The task: Return the records exactly as they are.

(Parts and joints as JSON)
************
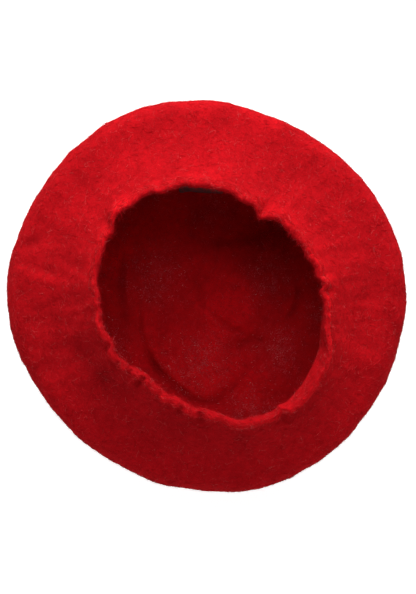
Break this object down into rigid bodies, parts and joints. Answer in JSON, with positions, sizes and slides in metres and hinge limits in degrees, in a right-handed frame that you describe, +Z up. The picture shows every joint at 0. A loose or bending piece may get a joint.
{
  "type": "felt mushroom costume hat",
  "caption": "Soft felt toadstool hat with a domed spotted cap, a rounded rim and a gathered elastic hem round the head opening, lying upside down on its cap.",
  "frame": {"origin": "middle of the flat top of the cap, which lies on the floor", "axes": "+Z up, out of the head opening; +Y towards the back of the hat, where the label is; +X to the right when seen from above with the back at the top"},
  "size_m": [0.3251, 0.3198, 0.1678],
  "materials": {
    "red_felt": "matt wet-felted wool, slightly hairy",
    "white_wool": "matt felted wool, thin towards its edge",
    "black_elastic": "ribbed woven elastic",
    "black_satin": "soft satin sheen, blank"
  },
  "bodies": {
    "root": {"felt_body": "red_felt", "hem_elastic": "black_elastic", "label": "black_satin", "spot_01": "white_wool", "spot_02": "white_wool", "spot_03": "white_wool", "spot_04": "white_wool", "spot_05": "white_wool", "spot_06": "white_wool", "spot_07": "white_wool", "spot_08": "white_wool", "spot_09": "white_wool", "spot_10": "white_wool", "spot_11": "white_wool", "spot_12": "white_wool", "spot_13": "white_wool", "spot_14": "white_wool", "spot_15": "white_wool", "spot_16": "white_wool", "spot_17": "white_wool", "spot_18": "white_wool", "spot_19": "white_wool", "spot_20": "white_wool", "spot_21": "white_wool", "spot_22": "white_wool", "spot_23": "white_wool", "spot_24": "white_wool", "spot_25": "white_wool"}
  },
  "joints": []
}
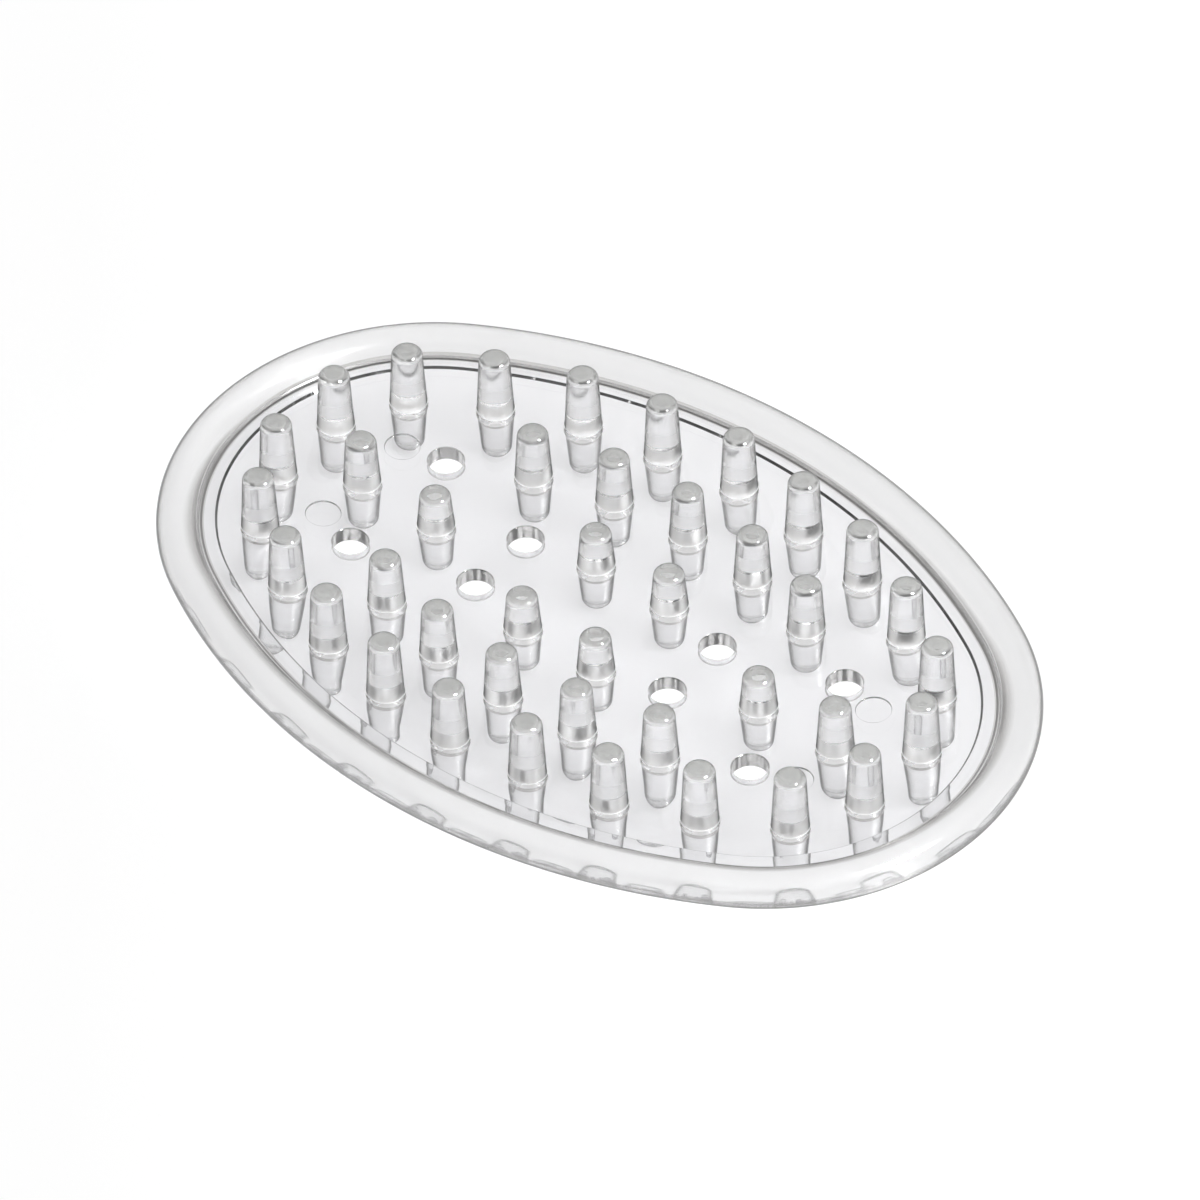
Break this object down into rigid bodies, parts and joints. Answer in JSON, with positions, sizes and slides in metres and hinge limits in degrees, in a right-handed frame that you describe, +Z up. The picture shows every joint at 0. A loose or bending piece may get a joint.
{
  "type": "soap saver",
  "caption": "Oval tray of clear rigid plastic with a round rim, a dished deck with drain holes, short pegs that hold a bar of soap up to dry, and matching feet below.",
  "frame": {"origin": "centre of the tray on the surface that it stands on, in the plane of the feet's tips", "axes": "+X along the tray's length, +Y across it, +Z up"},
  "size_m": [0.1332, 0.0902, 0.0191],
  "materials": {
    "clear_plastic": "clear, glossy, injection moulded"
  },
  "bodies": {
    "root": {"deck": "clear_plastic", "rim": "clear_plastic", "pegs_outer": "clear_plastic", "pegs_middle": "clear_plastic", "pegs_inner": "clear_plastic", "feet_outer": "clear_plastic", "feet_middle": "clear_plastic", "feet_inner": "clear_plastic"}
  },
  "joints": []
}
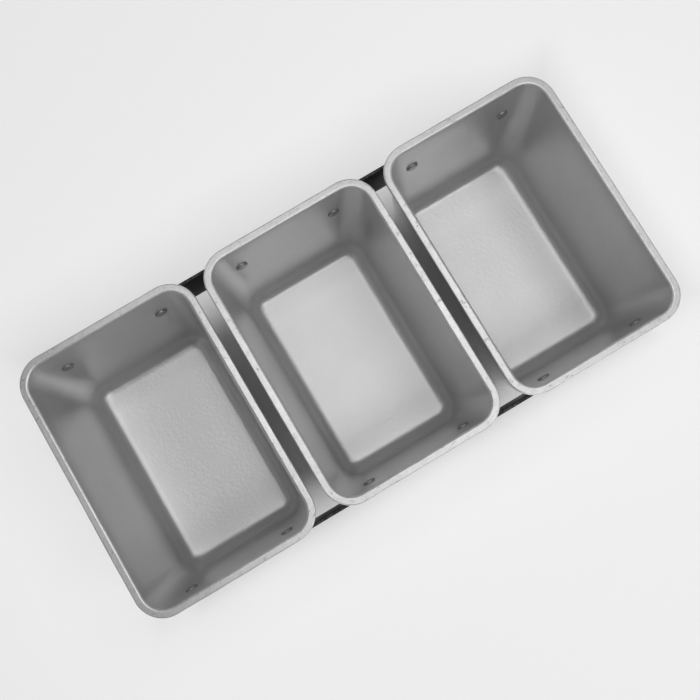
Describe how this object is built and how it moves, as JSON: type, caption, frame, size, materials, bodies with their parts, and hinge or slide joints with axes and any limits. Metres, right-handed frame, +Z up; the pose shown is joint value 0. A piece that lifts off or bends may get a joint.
{
  "type": "strapped loaf pan section",
  "caption": "Section of deep tapered loaf pans with flat rims, riveted side by side between two flat steel strips.",
  "frame": {"origin": "on the surface that the pans stand on, under the middle of the whole section", "axes": "+X along the steel strips, across the row of pans; +Y along each pan's length towards the back strip; +Z up, out of the pans' mouths"},
  "size_m": [0.429, 0.201, 0.128],
  "materials": {
    "cast_aluminium": "matte cast aluminium with a fine grain, and a lighter, flat, ground rim",
    "black_steel": "black flat steel with a satin face and paler worn edges",
    "rivet_aluminium": "plain aluminium, dulled like the pan it holds"
  },
  "bodies": {
    "root": {"pan_left": "cast_aluminium", "pan_middle": "cast_aluminium", "pan_right": "cast_aluminium", "strip_front": "black_steel", "strip_back": "black_steel", "rivet_left_front_a": "rivet_aluminium", "rivet_left_front_b": "rivet_aluminium", "rivet_middle_front_a": "rivet_aluminium", "rivet_middle_front_b": "rivet_aluminium", "rivet_right_front_a": "rivet_aluminium", "rivet_right_front_b": "rivet_aluminium", "rivet_left_back_a": "rivet_aluminium", "rivet_left_back_b": "rivet_aluminium", "rivet_middle_back_a": "rivet_aluminium", "rivet_middle_back_b": "rivet_aluminium", "rivet_right_back_a": "rivet_aluminium", "rivet_right_back_b": "rivet_aluminium"}
  },
  "joints": []
}
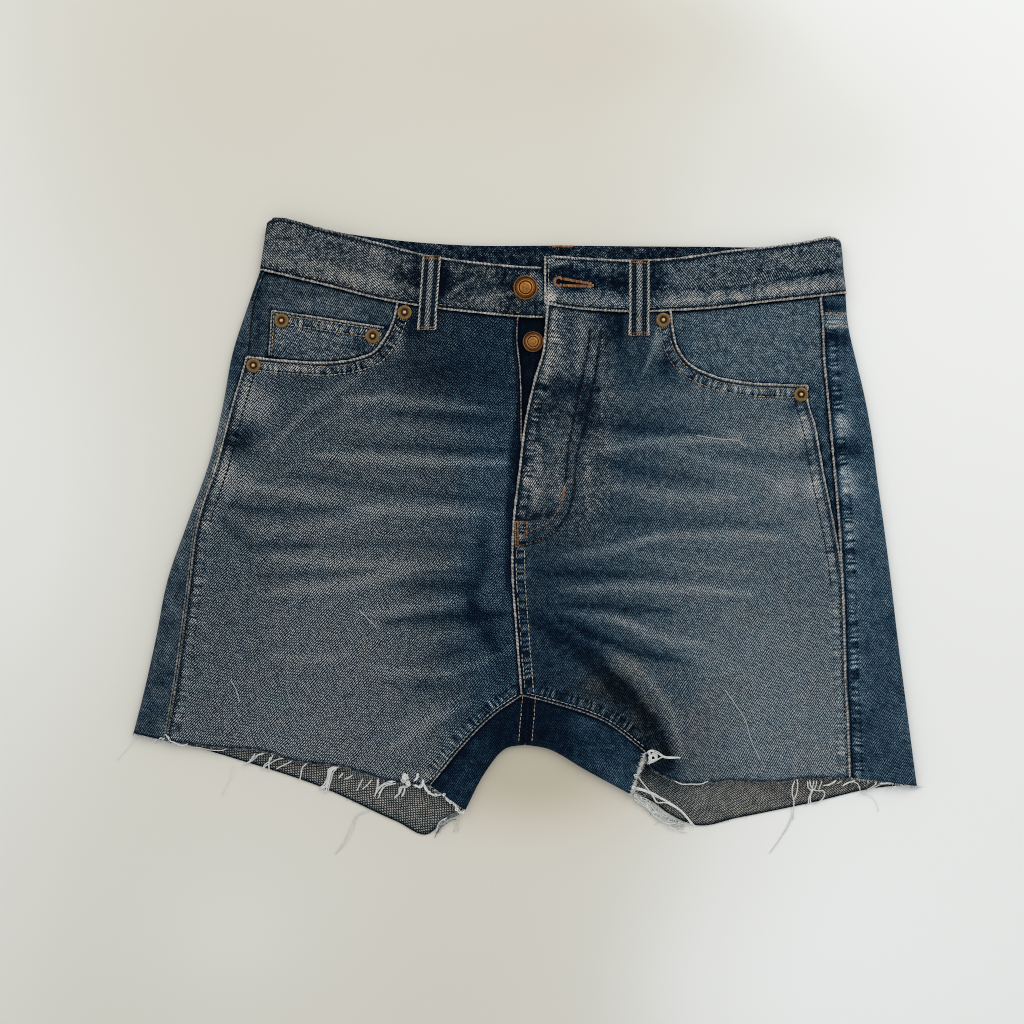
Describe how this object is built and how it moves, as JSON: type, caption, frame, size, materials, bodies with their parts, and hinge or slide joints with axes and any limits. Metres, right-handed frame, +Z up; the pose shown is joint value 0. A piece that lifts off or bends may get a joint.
{
  "type": "denim shorts",
  "caption": "High-waisted cut-off denim shorts with a button fly, a coin pocket and raw frayed hems, laid flat front up.",
  "frame": {"origin": "middle of the whole part's box on the floor plane under the back", "axes": "+Z up out of the front of the shorts, -Y towards the hems, +X towards the wearer's left side"},
  "size_m": [0.5538, 0.4456, 0.0121],
  "materials": {
    "denim": "washed indigo denim twill, matt, faded over the thighs",
    "denim_dark": "darker indigo denim twill, matt, where it was covered",
    "denim_band": "washed indigo denim twill, matt, worn along its edges",
    "thread": "undyed cotton yarn, fuzzy and matt",
    "brass": "antique brass, aged and satin",
    "copper": "dark bronze, aged, with a reddish sheen"
  },
  "bodies": {
    "root": {"front_right": "denim", "front_left": "denim", "back_right": "denim", "back_left": "denim", "yoke_right": "denim", "yoke_left": "denim", "pocket_facing_right": "denim_dark", "pocket_facing_left": "denim_dark", "coin_pocket": "denim", "fly_shield": "denim_dark", "waistband": "denim_band", "belt_loop_front_right": "denim_band", "belt_loop_front_left": "denim_band", "belt_loop_back_right": "denim_band", "belt_loop_back_center": "denim_band", "belt_loop_back_left": "denim_band", "back_pocket_right": "denim_dark", "back_pocket_left": "denim_dark", "main_button": "brass", "fly_button": "brass", "rivet_coin_outer": "copper", "rivet_coin_inner": "copper", "rivet_right_top": "copper", "rivet_right_side": "copper", "rivet_left_top": "copper", "rivet_left_side": "copper", "fringe_front_right": "thread", "fringe_front_left": "thread", "fringe_back_right": "thread", "fringe_back_left": "thread"}
  },
  "joints": []
}
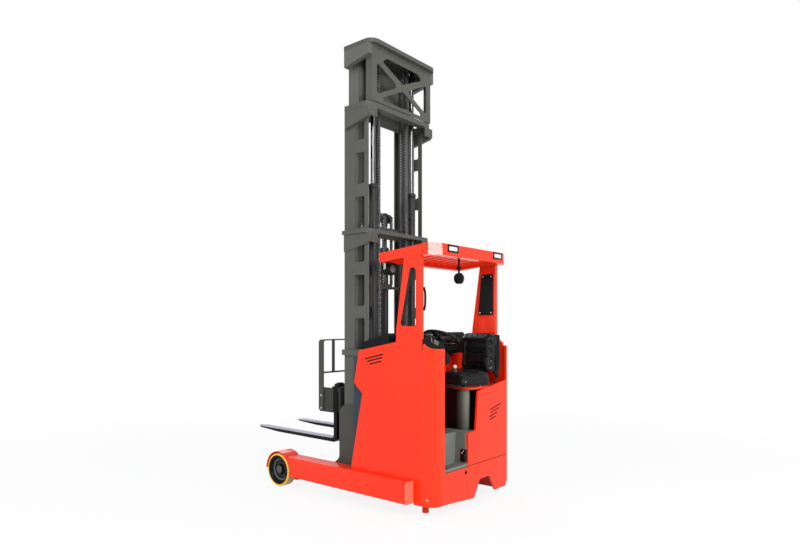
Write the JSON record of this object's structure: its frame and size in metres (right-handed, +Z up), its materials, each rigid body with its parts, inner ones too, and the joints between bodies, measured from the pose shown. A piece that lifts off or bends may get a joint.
************
Final result:
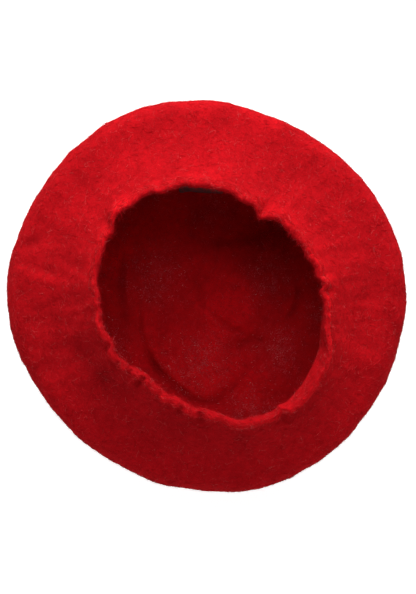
Break this object down into rigid bodies, parts and joints. Answer in JSON, with positions, sizes and slides in metres and hinge limits in degrees, in a right-handed frame that you describe, +Z up. The picture shows every joint at 0. A loose or bending piece may get a joint.
{
  "type": "felt mushroom costume hat",
  "caption": "Soft felt toadstool hat with a domed spotted cap, a rounded rim and a gathered elastic hem round the head opening, lying upside down on its cap.",
  "frame": {"origin": "middle of the flat top of the cap, which lies on the floor", "axes": "+Z up, out of the head opening; +Y towards the back of the hat, where the label is; +X to the right when seen from above with the back at the top"},
  "size_m": [0.3251, 0.3198, 0.1678],
  "materials": {
    "red_felt": "matt wet-felted wool, slightly hairy",
    "white_wool": "matt felted wool, thin towards its edge",
    "black_elastic": "ribbed woven elastic",
    "black_satin": "soft satin sheen, blank"
  },
  "bodies": {
    "root": {"felt_body": "red_felt", "hem_elastic": "black_elastic", "label": "black_satin", "spot_01": "white_wool", "spot_02": "white_wool", "spot_03": "white_wool", "spot_04": "white_wool", "spot_05": "white_wool", "spot_06": "white_wool", "spot_07": "white_wool", "spot_08": "white_wool", "spot_09": "white_wool", "spot_10": "white_wool", "spot_11": "white_wool", "spot_12": "white_wool", "spot_13": "white_wool", "spot_14": "white_wool", "spot_15": "white_wool", "spot_16": "white_wool", "spot_17": "white_wool", "spot_18": "white_wool", "spot_19": "white_wool", "spot_20": "white_wool", "spot_21": "white_wool", "spot_22": "white_wool", "spot_23": "white_wool", "spot_24": "white_wool", "spot_25": "white_wool"}
  },
  "joints": []
}
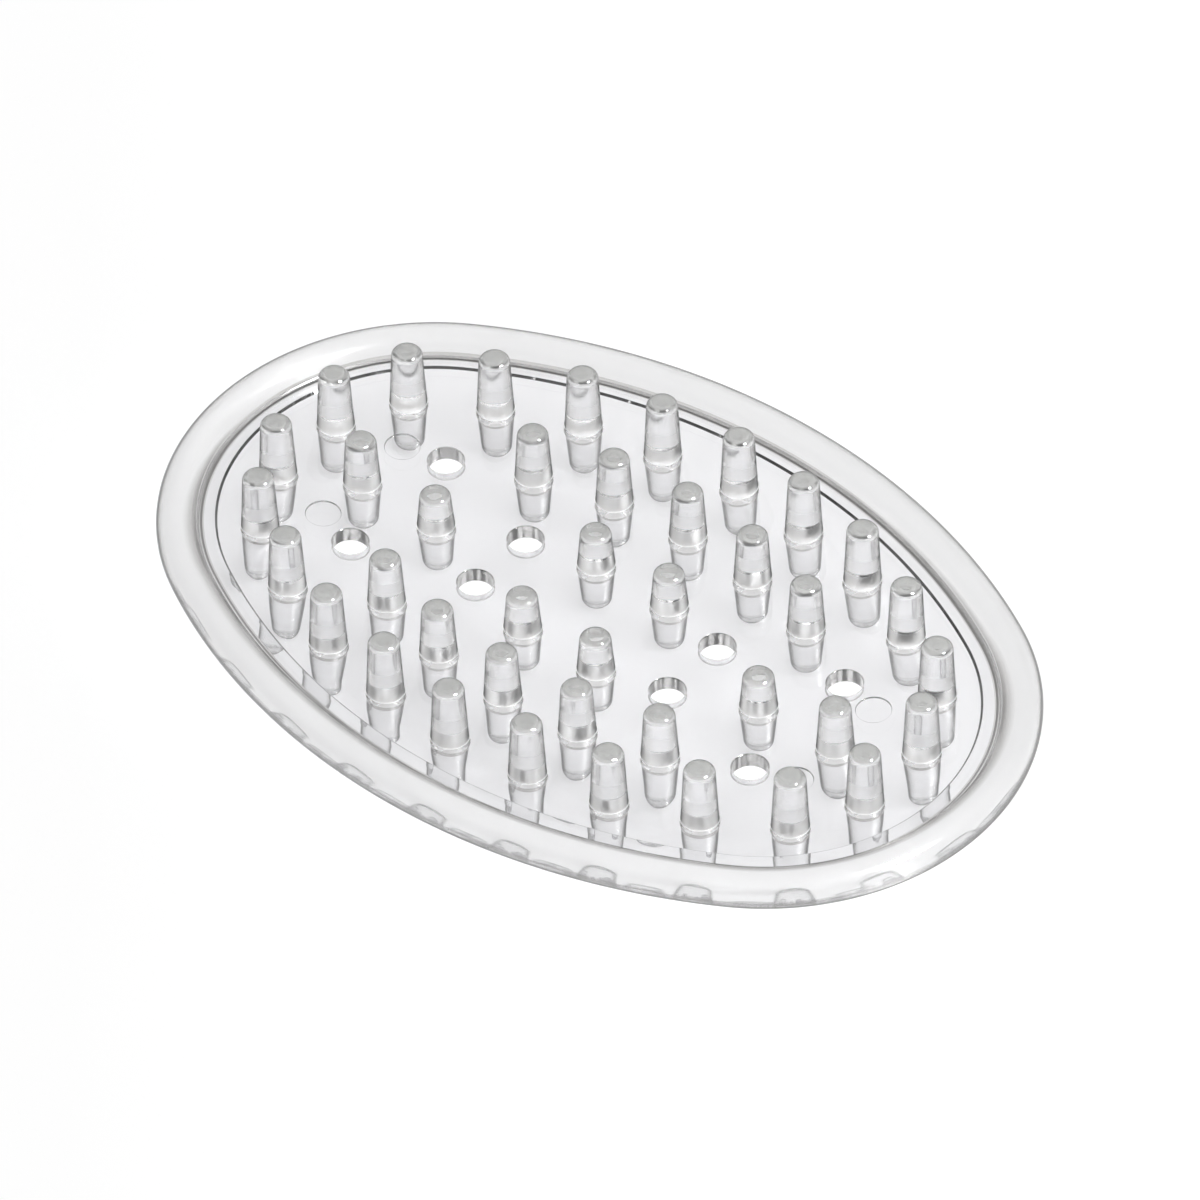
Break this object down into rigid bodies, parts and joints. Answer in JSON, with positions, sizes and slides in metres and hinge limits in degrees, in a right-handed frame that you describe, +Z up. The picture shows every joint at 0. A loose or bending piece may get a joint.
{
  "type": "soap saver",
  "caption": "Oval tray of clear rigid plastic with a round rim, a dished deck with drain holes, short pegs that hold a bar of soap up to dry, and matching feet below.",
  "frame": {"origin": "centre of the tray on the surface that it stands on, in the plane of the feet's tips", "axes": "+X along the tray's length, +Y across it, +Z up"},
  "size_m": [0.1332, 0.0902, 0.0191],
  "materials": {
    "clear_plastic": "clear, glossy, injection moulded"
  },
  "bodies": {
    "root": {"deck": "clear_plastic", "rim": "clear_plastic", "pegs_outer": "clear_plastic", "pegs_middle": "clear_plastic", "pegs_inner": "clear_plastic", "feet_outer": "clear_plastic", "feet_middle": "clear_plastic", "feet_inner": "clear_plastic"}
  },
  "joints": []
}
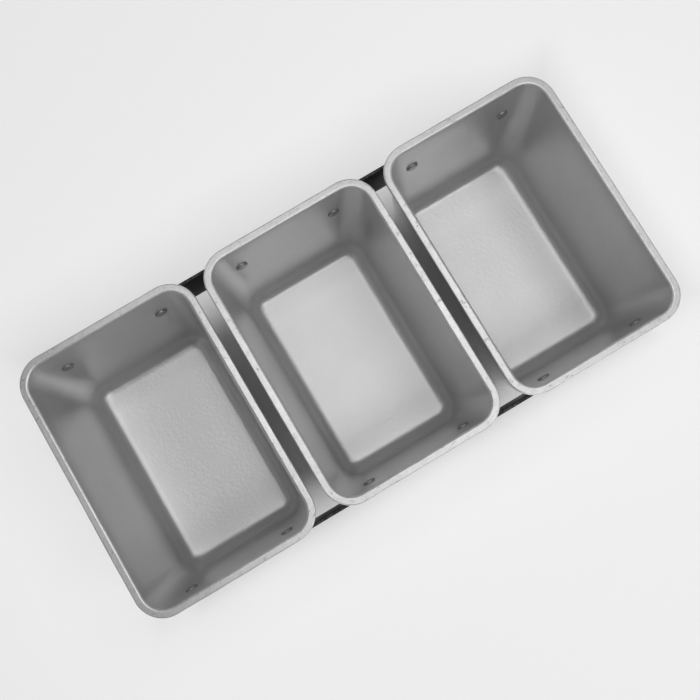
Describe how this object is built and how it moves, as JSON: type, caption, frame, size, materials, bodies with their parts, and hinge or slide joints with axes and any limits. Metres, right-handed frame, +Z up; the pose shown is joint value 0. A piece that lifts off or bends may get a joint.
{
  "type": "strapped loaf pan section",
  "caption": "Section of deep tapered loaf pans with flat rims, riveted side by side between two flat steel strips.",
  "frame": {"origin": "on the surface that the pans stand on, under the middle of the whole section", "axes": "+X along the steel strips, across the row of pans; +Y along each pan's length towards the back strip; +Z up, out of the pans' mouths"},
  "size_m": [0.429, 0.201, 0.128],
  "materials": {
    "cast_aluminium": "matte cast aluminium with a fine grain, and a lighter, flat, ground rim",
    "black_steel": "black flat steel with a satin face and paler worn edges",
    "rivet_aluminium": "plain aluminium, dulled like the pan it holds"
  },
  "bodies": {
    "root": {"pan_left": "cast_aluminium", "pan_middle": "cast_aluminium", "pan_right": "cast_aluminium", "strip_front": "black_steel", "strip_back": "black_steel", "rivet_left_front_a": "rivet_aluminium", "rivet_left_front_b": "rivet_aluminium", "rivet_middle_front_a": "rivet_aluminium", "rivet_middle_front_b": "rivet_aluminium", "rivet_right_front_a": "rivet_aluminium", "rivet_right_front_b": "rivet_aluminium", "rivet_left_back_a": "rivet_aluminium", "rivet_left_back_b": "rivet_aluminium", "rivet_middle_back_a": "rivet_aluminium", "rivet_middle_back_b": "rivet_aluminium", "rivet_right_back_a": "rivet_aluminium", "rivet_right_back_b": "rivet_aluminium"}
  },
  "joints": []
}
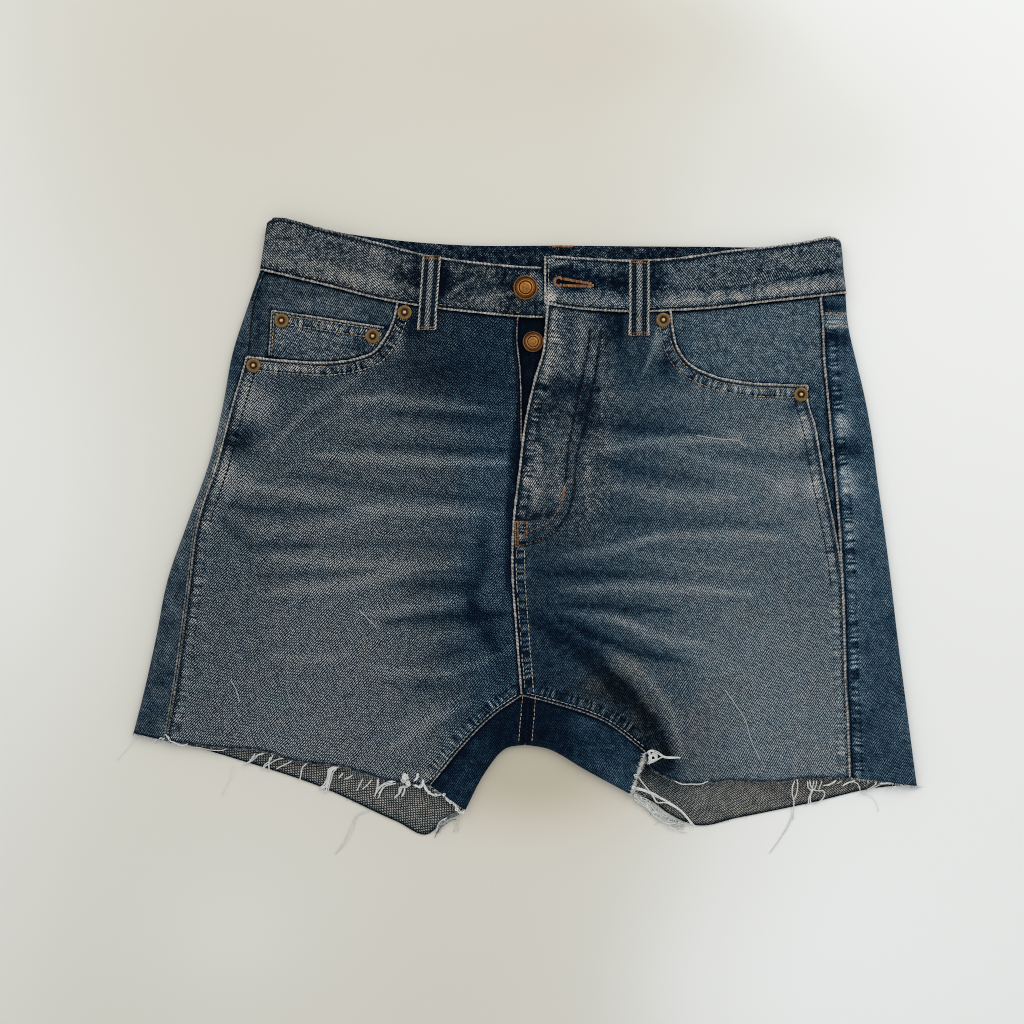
Describe how this object is built and how it moves, as JSON: type, caption, frame, size, materials, bodies with their parts, and hinge or slide joints with axes and any limits. Metres, right-handed frame, +Z up; the pose shown is joint value 0. A piece that lifts off or bends may get a joint.
{
  "type": "denim shorts",
  "caption": "High-waisted cut-off denim shorts with a button fly, a coin pocket and raw frayed hems, laid flat front up.",
  "frame": {"origin": "middle of the whole part's box on the floor plane under the back", "axes": "+Z up out of the front of the shorts, -Y towards the hems, +X towards the wearer's left side"},
  "size_m": [0.5538, 0.4456, 0.0121],
  "materials": {
    "denim": "washed indigo denim twill, matt, faded over the thighs",
    "denim_dark": "darker indigo denim twill, matt, where it was covered",
    "denim_band": "washed indigo denim twill, matt, worn along its edges",
    "thread": "undyed cotton yarn, fuzzy and matt",
    "brass": "antique brass, aged and satin",
    "copper": "dark bronze, aged, with a reddish sheen"
  },
  "bodies": {
    "root": {"front_right": "denim", "front_left": "denim", "back_right": "denim", "back_left": "denim", "yoke_right": "denim", "yoke_left": "denim", "pocket_facing_right": "denim_dark", "pocket_facing_left": "denim_dark", "coin_pocket": "denim", "fly_shield": "denim_dark", "waistband": "denim_band", "belt_loop_front_right": "denim_band", "belt_loop_front_left": "denim_band", "belt_loop_back_right": "denim_band", "belt_loop_back_center": "denim_band", "belt_loop_back_left": "denim_band", "back_pocket_right": "denim_dark", "back_pocket_left": "denim_dark", "main_button": "brass", "fly_button": "brass", "rivet_coin_outer": "copper", "rivet_coin_inner": "copper", "rivet_right_top": "copper", "rivet_right_side": "copper", "rivet_left_top": "copper", "rivet_left_side": "copper", "fringe_front_right": "thread", "fringe_front_left": "thread", "fringe_back_right": "thread", "fringe_back_left": "thread"}
  },
  "joints": []
}
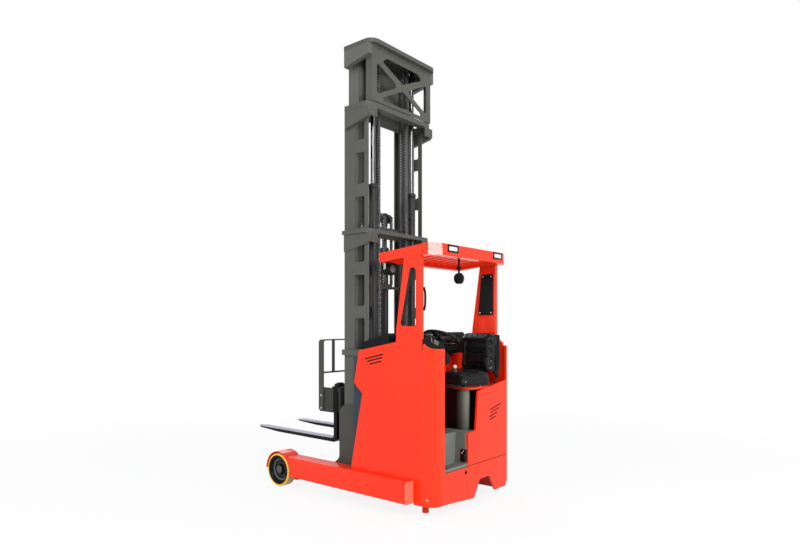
Write the JSON record of this object's structure: its frame and size in metres (right-handed, +Z up), its materials, each rigid body with its parts, inner ones too, and the joints between bodies, measured from the pose shown. A piece that lifts off or bends may get a joint.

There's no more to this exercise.